(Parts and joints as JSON)

--

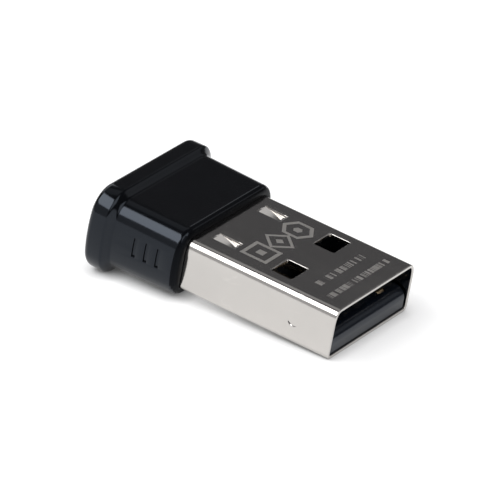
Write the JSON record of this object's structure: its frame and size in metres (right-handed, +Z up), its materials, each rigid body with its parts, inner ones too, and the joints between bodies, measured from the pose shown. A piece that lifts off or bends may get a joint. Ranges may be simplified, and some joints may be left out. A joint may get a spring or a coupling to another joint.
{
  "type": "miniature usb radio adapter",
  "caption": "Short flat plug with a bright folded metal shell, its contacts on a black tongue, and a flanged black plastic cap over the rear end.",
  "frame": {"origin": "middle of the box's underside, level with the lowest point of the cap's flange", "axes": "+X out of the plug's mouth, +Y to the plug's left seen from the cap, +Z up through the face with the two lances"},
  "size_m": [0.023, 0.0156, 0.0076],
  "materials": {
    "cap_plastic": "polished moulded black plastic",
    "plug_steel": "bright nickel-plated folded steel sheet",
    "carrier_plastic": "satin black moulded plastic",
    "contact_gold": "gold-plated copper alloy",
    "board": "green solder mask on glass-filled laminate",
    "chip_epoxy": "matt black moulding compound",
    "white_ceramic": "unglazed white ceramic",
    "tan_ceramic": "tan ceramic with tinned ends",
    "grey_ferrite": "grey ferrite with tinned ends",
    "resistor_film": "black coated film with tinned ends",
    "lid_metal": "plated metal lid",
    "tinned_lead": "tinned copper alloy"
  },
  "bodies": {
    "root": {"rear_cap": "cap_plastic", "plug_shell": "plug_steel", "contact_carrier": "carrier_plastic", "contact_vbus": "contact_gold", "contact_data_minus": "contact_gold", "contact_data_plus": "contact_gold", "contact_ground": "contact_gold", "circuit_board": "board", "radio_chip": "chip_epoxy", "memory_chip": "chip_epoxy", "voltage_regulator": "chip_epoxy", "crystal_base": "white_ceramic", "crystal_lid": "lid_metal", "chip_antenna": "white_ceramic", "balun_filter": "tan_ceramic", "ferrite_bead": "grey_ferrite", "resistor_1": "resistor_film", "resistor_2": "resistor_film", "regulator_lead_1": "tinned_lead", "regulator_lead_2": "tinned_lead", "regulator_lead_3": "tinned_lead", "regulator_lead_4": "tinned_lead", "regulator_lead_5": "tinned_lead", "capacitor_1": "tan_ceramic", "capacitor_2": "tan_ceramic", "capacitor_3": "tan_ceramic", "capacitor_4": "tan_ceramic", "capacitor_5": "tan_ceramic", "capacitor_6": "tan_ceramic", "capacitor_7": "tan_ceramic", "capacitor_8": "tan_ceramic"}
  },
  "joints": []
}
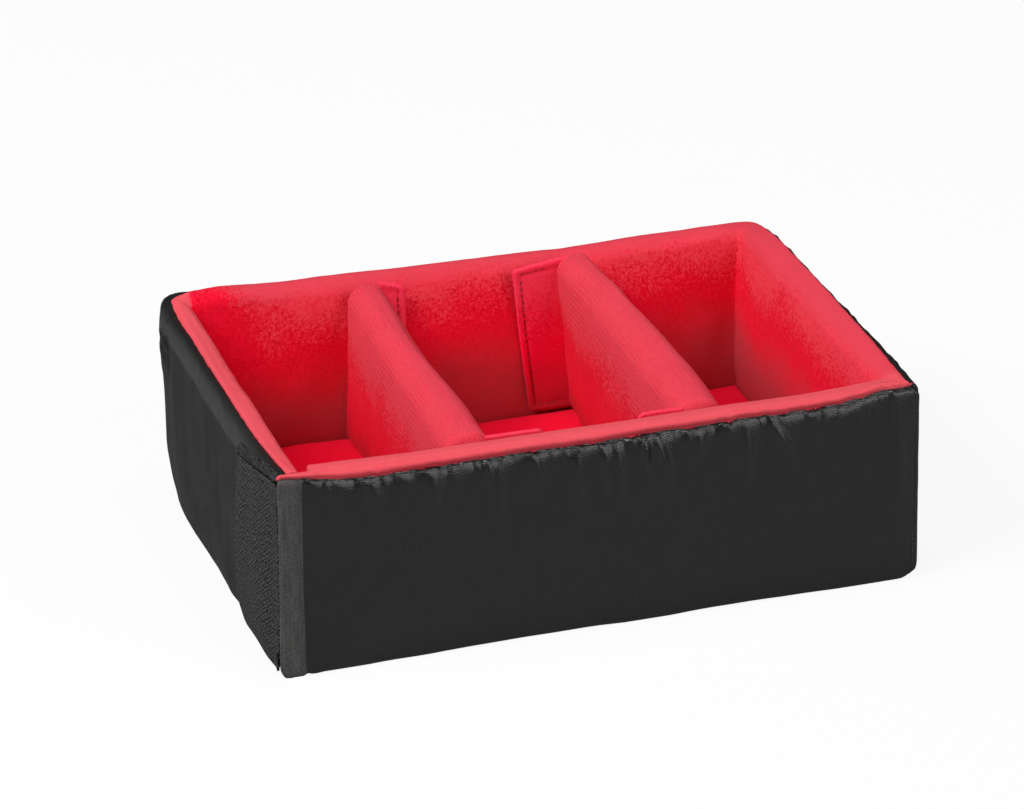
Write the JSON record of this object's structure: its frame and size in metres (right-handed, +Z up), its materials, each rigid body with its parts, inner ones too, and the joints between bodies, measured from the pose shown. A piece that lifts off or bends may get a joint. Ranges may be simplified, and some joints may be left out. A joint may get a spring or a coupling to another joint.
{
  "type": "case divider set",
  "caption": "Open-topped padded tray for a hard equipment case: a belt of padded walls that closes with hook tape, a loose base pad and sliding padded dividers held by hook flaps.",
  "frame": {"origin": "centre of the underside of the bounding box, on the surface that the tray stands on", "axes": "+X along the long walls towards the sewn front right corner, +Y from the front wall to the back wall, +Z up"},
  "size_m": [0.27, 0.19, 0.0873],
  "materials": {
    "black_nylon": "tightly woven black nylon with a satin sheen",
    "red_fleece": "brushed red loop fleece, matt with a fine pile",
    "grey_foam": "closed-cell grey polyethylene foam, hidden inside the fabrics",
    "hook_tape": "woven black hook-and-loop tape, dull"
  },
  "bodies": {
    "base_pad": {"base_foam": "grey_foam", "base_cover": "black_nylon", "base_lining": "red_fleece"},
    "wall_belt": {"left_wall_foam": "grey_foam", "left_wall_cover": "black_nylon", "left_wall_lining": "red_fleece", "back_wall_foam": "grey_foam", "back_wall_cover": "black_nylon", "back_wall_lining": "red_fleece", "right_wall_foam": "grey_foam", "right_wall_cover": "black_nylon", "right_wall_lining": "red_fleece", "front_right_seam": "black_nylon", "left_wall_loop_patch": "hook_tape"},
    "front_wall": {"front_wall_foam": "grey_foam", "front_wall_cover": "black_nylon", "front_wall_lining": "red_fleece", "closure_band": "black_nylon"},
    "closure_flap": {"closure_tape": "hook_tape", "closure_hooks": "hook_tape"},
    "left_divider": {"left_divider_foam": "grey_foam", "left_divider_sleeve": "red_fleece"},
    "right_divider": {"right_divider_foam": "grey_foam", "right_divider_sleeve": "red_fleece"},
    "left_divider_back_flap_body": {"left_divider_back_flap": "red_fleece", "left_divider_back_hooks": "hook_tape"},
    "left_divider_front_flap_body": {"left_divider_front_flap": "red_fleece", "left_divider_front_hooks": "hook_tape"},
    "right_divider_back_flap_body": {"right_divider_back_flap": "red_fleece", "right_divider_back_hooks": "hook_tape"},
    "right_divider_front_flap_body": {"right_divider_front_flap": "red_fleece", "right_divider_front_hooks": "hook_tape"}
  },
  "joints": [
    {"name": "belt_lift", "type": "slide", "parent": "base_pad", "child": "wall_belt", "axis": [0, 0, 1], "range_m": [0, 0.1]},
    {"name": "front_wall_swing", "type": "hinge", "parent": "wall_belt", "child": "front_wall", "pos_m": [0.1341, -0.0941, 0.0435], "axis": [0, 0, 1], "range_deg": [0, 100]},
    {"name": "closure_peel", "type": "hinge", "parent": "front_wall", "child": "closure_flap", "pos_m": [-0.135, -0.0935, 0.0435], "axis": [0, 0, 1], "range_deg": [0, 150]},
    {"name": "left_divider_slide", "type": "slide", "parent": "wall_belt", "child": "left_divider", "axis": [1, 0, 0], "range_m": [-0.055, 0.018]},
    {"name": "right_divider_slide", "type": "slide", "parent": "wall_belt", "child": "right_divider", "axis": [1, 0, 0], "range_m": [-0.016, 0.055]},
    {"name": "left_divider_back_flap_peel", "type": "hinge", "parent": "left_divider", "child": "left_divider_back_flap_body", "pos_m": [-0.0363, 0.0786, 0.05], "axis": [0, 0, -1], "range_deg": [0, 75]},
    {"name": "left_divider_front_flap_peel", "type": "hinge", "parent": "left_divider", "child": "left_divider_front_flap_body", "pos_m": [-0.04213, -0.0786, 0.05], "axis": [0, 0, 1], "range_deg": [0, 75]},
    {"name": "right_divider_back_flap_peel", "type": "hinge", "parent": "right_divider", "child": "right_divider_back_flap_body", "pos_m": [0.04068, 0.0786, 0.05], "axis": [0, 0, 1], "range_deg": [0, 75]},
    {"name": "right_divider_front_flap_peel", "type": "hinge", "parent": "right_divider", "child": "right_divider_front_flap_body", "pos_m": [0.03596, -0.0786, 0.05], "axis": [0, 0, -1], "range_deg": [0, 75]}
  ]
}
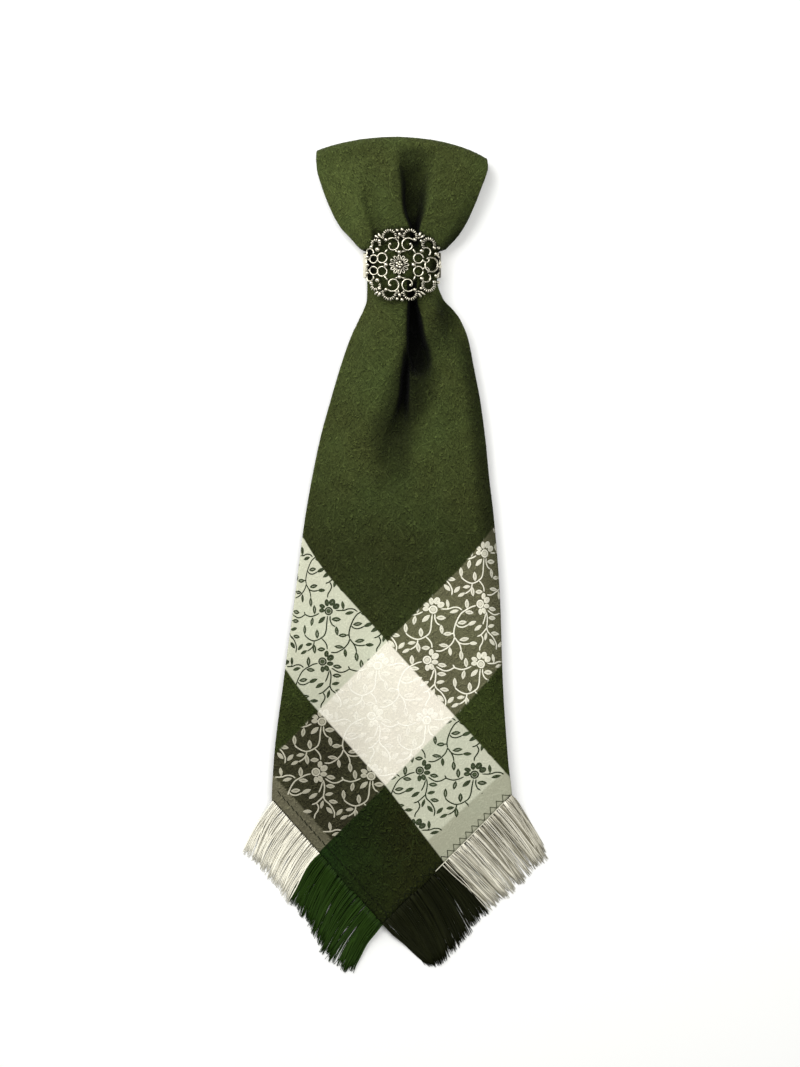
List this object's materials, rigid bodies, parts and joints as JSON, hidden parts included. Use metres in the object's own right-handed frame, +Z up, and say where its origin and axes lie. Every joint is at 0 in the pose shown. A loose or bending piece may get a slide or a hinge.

--

Take the records above and return them exactly as written.

> **Response to this task**
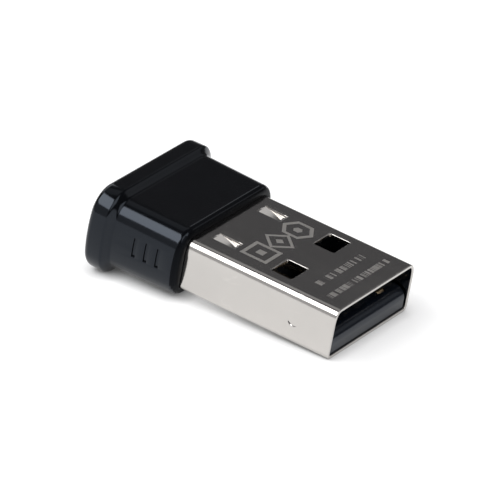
Write the JSON record of this object's structure: its frame and size in metres (right-handed, +Z up), its materials, each rigid body with its parts, inner ones too, and the joints between bodies, measured from the pose shown. A piece that lifts off or bends may get a joint. Ranges may be simplified, and some joints may be left out. A joint may get a spring or a coupling to another joint.
{
  "type": "miniature usb radio adapter",
  "caption": "Short flat plug with a bright folded metal shell, its contacts on a black tongue, and a flanged black plastic cap over the rear end.",
  "frame": {"origin": "middle of the box's underside, level with the lowest point of the cap's flange", "axes": "+X out of the plug's mouth, +Y to the plug's left seen from the cap, +Z up through the face with the two lances"},
  "size_m": [0.023, 0.0156, 0.0076],
  "materials": {
    "cap_plastic": "polished moulded black plastic",
    "plug_steel": "bright nickel-plated folded steel sheet",
    "carrier_plastic": "satin black moulded plastic",
    "contact_gold": "gold-plated copper alloy",
    "board": "green solder mask on glass-filled laminate",
    "chip_epoxy": "matt black moulding compound",
    "white_ceramic": "unglazed white ceramic",
    "tan_ceramic": "tan ceramic with tinned ends",
    "grey_ferrite": "grey ferrite with tinned ends",
    "resistor_film": "black coated film with tinned ends",
    "lid_metal": "plated metal lid",
    "tinned_lead": "tinned copper alloy"
  },
  "bodies": {
    "root": {"rear_cap": "cap_plastic", "plug_shell": "plug_steel", "contact_carrier": "carrier_plastic", "contact_vbus": "contact_gold", "contact_data_minus": "contact_gold", "contact_data_plus": "contact_gold", "contact_ground": "contact_gold", "circuit_board": "board", "radio_chip": "chip_epoxy", "memory_chip": "chip_epoxy", "voltage_regulator": "chip_epoxy", "crystal_base": "white_ceramic", "crystal_lid": "lid_metal", "chip_antenna": "white_ceramic", "balun_filter": "tan_ceramic", "ferrite_bead": "grey_ferrite", "resistor_1": "resistor_film", "resistor_2": "resistor_film", "regulator_lead_1": "tinned_lead", "regulator_lead_2": "tinned_lead", "regulator_lead_3": "tinned_lead", "regulator_lead_4": "tinned_lead", "regulator_lead_5": "tinned_lead", "capacitor_1": "tan_ceramic", "capacitor_2": "tan_ceramic", "capacitor_3": "tan_ceramic", "capacitor_4": "tan_ceramic", "capacitor_5": "tan_ceramic", "capacitor_6": "tan_ceramic", "capacitor_7": "tan_ceramic", "capacitor_8": "tan_ceramic"}
  },
  "joints": []
}
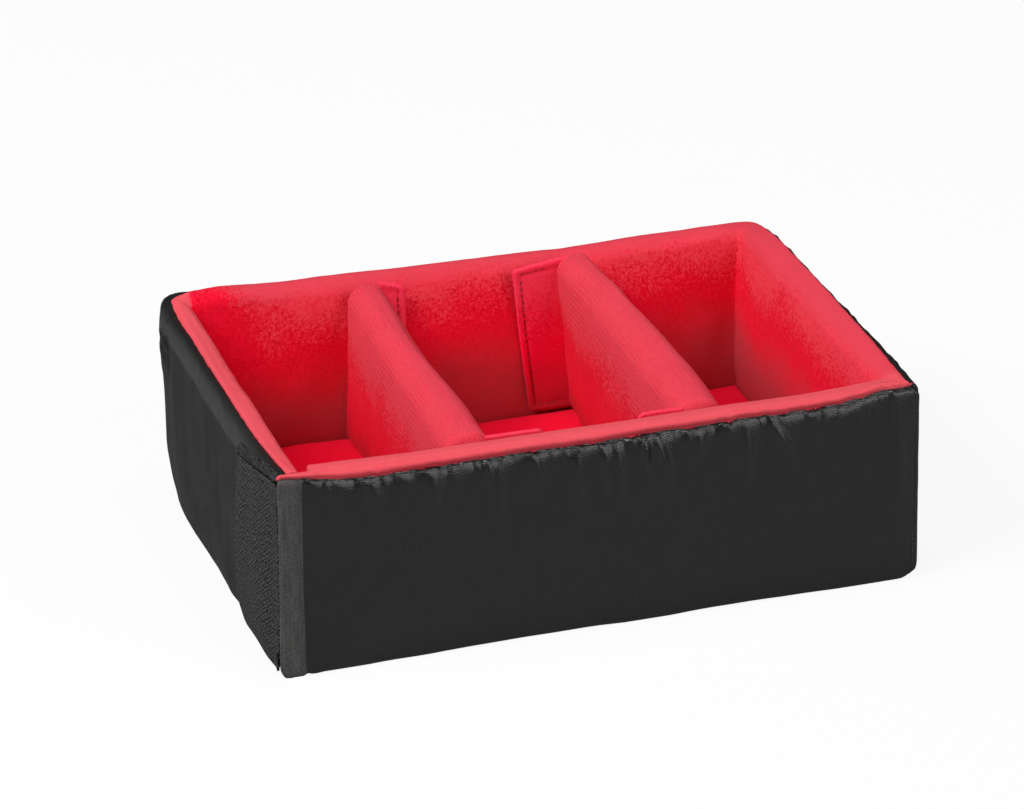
Write the JSON record of this object's structure: its frame and size in metres (right-handed, +Z up), its materials, each rigid body with its parts, inner ones too, and the joints between bodies, measured from the pose shown. A piece that lifts off or bends may get a joint. Ranges may be simplified, and some joints may be left out. A joint may get a spring or a coupling to another joint.
{
  "type": "case divider set",
  "caption": "Open-topped padded tray for a hard equipment case: a belt of padded walls that closes with hook tape, a loose base pad and sliding padded dividers held by hook flaps.",
  "frame": {"origin": "centre of the underside of the bounding box, on the surface that the tray stands on", "axes": "+X along the long walls towards the sewn front right corner, +Y from the front wall to the back wall, +Z up"},
  "size_m": [0.27, 0.19, 0.0873],
  "materials": {
    "black_nylon": "tightly woven black nylon with a satin sheen",
    "red_fleece": "brushed red loop fleece, matt with a fine pile",
    "grey_foam": "closed-cell grey polyethylene foam, hidden inside the fabrics",
    "hook_tape": "woven black hook-and-loop tape, dull"
  },
  "bodies": {
    "base_pad": {"base_foam": "grey_foam", "base_cover": "black_nylon", "base_lining": "red_fleece"},
    "wall_belt": {"left_wall_foam": "grey_foam", "left_wall_cover": "black_nylon", "left_wall_lining": "red_fleece", "back_wall_foam": "grey_foam", "back_wall_cover": "black_nylon", "back_wall_lining": "red_fleece", "right_wall_foam": "grey_foam", "right_wall_cover": "black_nylon", "right_wall_lining": "red_fleece", "front_right_seam": "black_nylon", "left_wall_loop_patch": "hook_tape"},
    "front_wall": {"front_wall_foam": "grey_foam", "front_wall_cover": "black_nylon", "front_wall_lining": "red_fleece", "closure_band": "black_nylon"},
    "closure_flap": {"closure_tape": "hook_tape", "closure_hooks": "hook_tape"},
    "left_divider": {"left_divider_foam": "grey_foam", "left_divider_sleeve": "red_fleece"},
    "right_divider": {"right_divider_foam": "grey_foam", "right_divider_sleeve": "red_fleece"},
    "left_divider_back_flap_body": {"left_divider_back_flap": "red_fleece", "left_divider_back_hooks": "hook_tape"},
    "left_divider_front_flap_body": {"left_divider_front_flap": "red_fleece", "left_divider_front_hooks": "hook_tape"},
    "right_divider_back_flap_body": {"right_divider_back_flap": "red_fleece", "right_divider_back_hooks": "hook_tape"},
    "right_divider_front_flap_body": {"right_divider_front_flap": "red_fleece", "right_divider_front_hooks": "hook_tape"}
  },
  "joints": [
    {"name": "belt_lift", "type": "slide", "parent": "base_pad", "child": "wall_belt", "axis": [0, 0, 1], "range_m": [0, 0.1]},
    {"name": "front_wall_swing", "type": "hinge", "parent": "wall_belt", "child": "front_wall", "pos_m": [0.1341, -0.0941, 0.0435], "axis": [0, 0, 1], "range_deg": [0, 100]},
    {"name": "closure_peel", "type": "hinge", "parent": "front_wall", "child": "closure_flap", "pos_m": [-0.135, -0.0935, 0.0435], "axis": [0, 0, 1], "range_deg": [0, 150]},
    {"name": "left_divider_slide", "type": "slide", "parent": "wall_belt", "child": "left_divider", "axis": [1, 0, 0], "range_m": [-0.055, 0.018]},
    {"name": "right_divider_slide", "type": "slide", "parent": "wall_belt", "child": "right_divider", "axis": [1, 0, 0], "range_m": [-0.016, 0.055]},
    {"name": "left_divider_back_flap_peel", "type": "hinge", "parent": "left_divider", "child": "left_divider_back_flap_body", "pos_m": [-0.0363, 0.0786, 0.05], "axis": [0, 0, -1], "range_deg": [0, 75]},
    {"name": "left_divider_front_flap_peel", "type": "hinge", "parent": "left_divider", "child": "left_divider_front_flap_body", "pos_m": [-0.04213, -0.0786, 0.05], "axis": [0, 0, 1], "range_deg": [0, 75]},
    {"name": "right_divider_back_flap_peel", "type": "hinge", "parent": "right_divider", "child": "right_divider_back_flap_body", "pos_m": [0.04068, 0.0786, 0.05], "axis": [0, 0, 1], "range_deg": [0, 75]},
    {"name": "right_divider_front_flap_peel", "type": "hinge", "parent": "right_divider", "child": "right_divider_front_flap_body", "pos_m": [0.03596, -0.0786, 0.05], "axis": [0, 0, -1], "range_deg": [0, 75]}
  ]
}
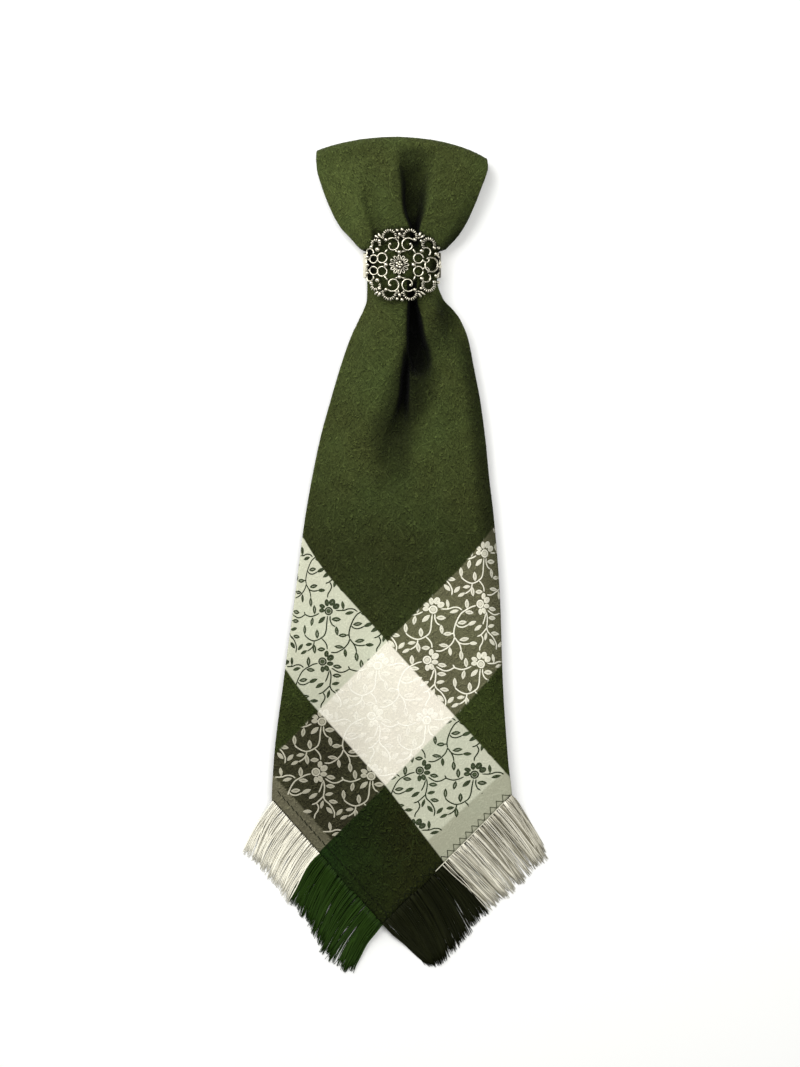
List this object's materials, rigid bodies, parts and joints as JSON, hidden parts included. Use metres in the object's own right-handed frame, +Z up, and say where its origin and axes lie. Every joint is at 0 in the pose shown. A loose or bending piece may get a slide or a hinge.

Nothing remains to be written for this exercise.